Some other constructions are naturally equivalent to α →₀ M with some α and M but are defined in a different way in the library:

• Multiset α ≃+ α →₀ ℕ;
• FreeAbelianGroup α ≃+ α →₀ ℤ.

Most of the theory assumes that the range is a commutative additive monoid. This gives us the big sum operator as a powerful way to construct Finsupp elements, which is defined in Mathlib/Algebra/BigOperators/Finsupp/Basic.lean.

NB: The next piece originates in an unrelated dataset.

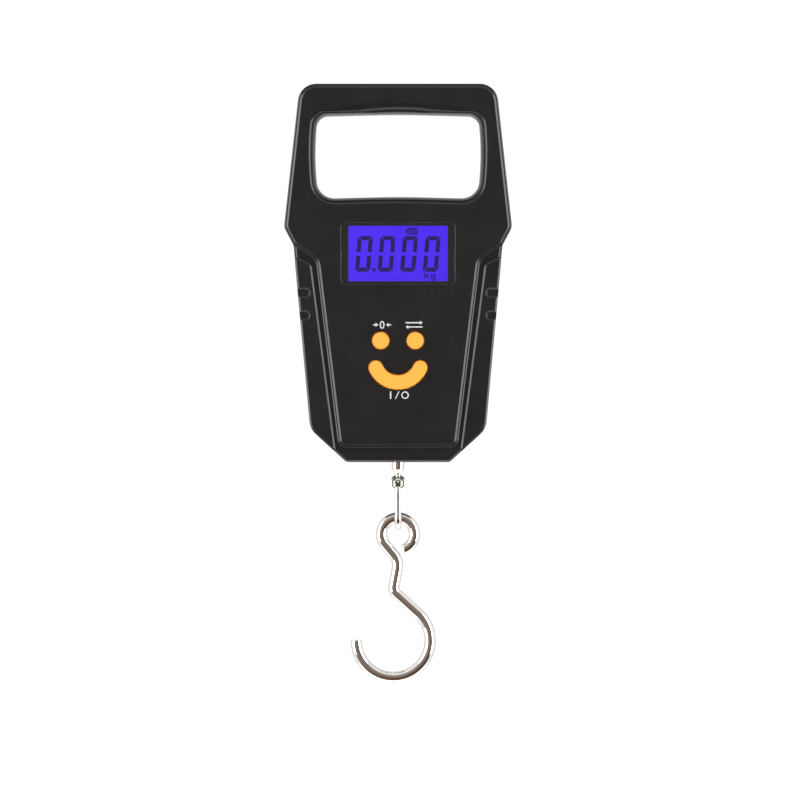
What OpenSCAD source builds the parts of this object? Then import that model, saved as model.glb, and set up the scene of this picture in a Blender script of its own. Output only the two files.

Many constructions based on α →₀ M are defs rather than abbrevs to avoid reusing unwanted type class instances. E.g., MonoidAlgebra, AddMonoidAlgebra, and types based on these two have non-pointwise multiplication.

Main declarations

• Finsupp: The type of finitely supported functions from α to β.
• Finsupp.onFinset: The restriction of a function to a Finset as a Finsupp.
• Finsupp.mapRange: Composition of a ZeroHom with a Finsupp.
• Finsupp.embDomain: Maps the domain of a Finsupp by an embedding.
• Finsupp.zipWith: Postcomposition of two Finsupps with a function f such that f 0 0 = 0.

Notations

This file adds α →₀ M as a global notation for Finsupp α M.

We also use the following convention for Type* variables in this file

• α, β, γ: types with no additional structure that appear as the first argument to Finsupp somewhere in the statement;

• ι : an auxiliary index type;

• M, M', N, P: types with Zero or (Add)(Comm)Monoid structure; M is also used for a (semi)module over a (semi)ring.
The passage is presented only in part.